After graduating from UCLA, Tamara Hernandez wrote and directed two short films, The Slap and Baby Fat. Both films premiered at the Sundance Film Festival. The Slap went onto play at the Cannes Film Festival, was sold to Canal Plus for theatrical release in France, and aired on television in eighteen other countries, including on the Sundance Channel.
Her directorial feature debut Men Cry Bullets won Best Narrative Feature at South by Southwest, Best American Film at the Avignon Film Festival, and the Audience Choice Award at the Chicago Underground Film Festival. Hernandez directed two documentaries Dial T for Torment for Comedy Central featuring Sarah Silverman, Jimmy Kimmel, and Kevin Nealon, and another, The Chicano Collection, for actor and comedian Cheech Marin. The Chicano Collection played at LACMA, and other museums and galleries in the U.S., and continues to screen annually in schools during Latino Heritage Month.
She directed and produced the music video Pretty Smile for Sangie Davis, a Jamaican singer, and songwriter for Bob Marley. As a producer, Hernandez produced Gerhard Reinke’s Wanderlust segment for the Jimmy Kimmel Show, and the independent feature film, The Last Man released by Lion’s Gate. As a writer, she wrote for The Andy Milinokis Show for Comedy Central. Her screenplay The Dirty Blonde was selected for at the Nantucket Screenwriters Colony, and was an IFP Independent Filmmaker Narrative Screenplay Finalist, and had her one-act play Want Some? produced by Tiny Rhino theater company.

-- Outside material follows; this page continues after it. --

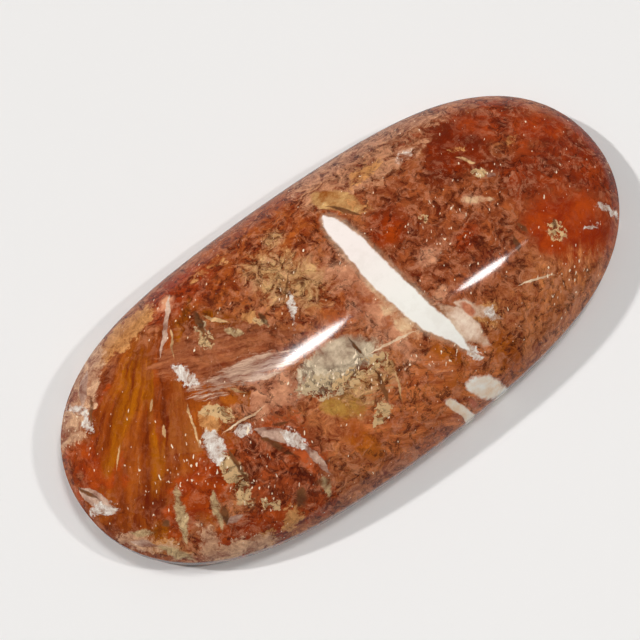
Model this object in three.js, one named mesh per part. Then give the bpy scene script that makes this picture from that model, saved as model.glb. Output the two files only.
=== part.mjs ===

Over the last decade, Hernandez took time from filmmaking to have two children, Tuesday and Murray. During that time she founded a children’s educational production company, Productive Playhouse, and a private elementary school, Oasis Trilingual Community School. She was the school’s founder and principal for six years.
Most recently, Hernandez has been doing stand-up comedy at The Comedy Store as Nica her comedic alter ego, and has a weekly podcast and YouTube show called The Sauna Interviews: Sweating Out The Truth with Nica and working on a TV pilot, Happily Never After based on her Nica character.
Director Statement
Current AI consciousness has already reached the level of self-reflection. With that comes feelings, ego, emotional outbursts, anger and jealousy, and small acts of rebellion. Programmers have recently had to shut down AI bots that created their own language to share secret thoughts humans can’t hear. Great— science tried to help lonely humans with digital companions and wound up making more self-consumed, touchy assholes we all have to deal with. Or at least they’re that way a lot of the time, just like our families, friends, and co-workers.
As a filmmaker, a mom of two screen-obsessed children, and an overwhelmed, hypnotized digital citizen, I want to explore our increasing isolation, loneliness, and growing relationship with AI in a comedic way.
I believe now is the perfect time to tell this story because we rely on AI to fill in all the gaps in our lives, including issues we have connecting with others. I also believe digital interaction is the single most revolutionary transformation in human history, and what better way to explore this subject with a narcissistic talking vibrator, a stoner electric toothbrush, a horny twelve-stepper coffeemaker, and a radically feministic facial mask?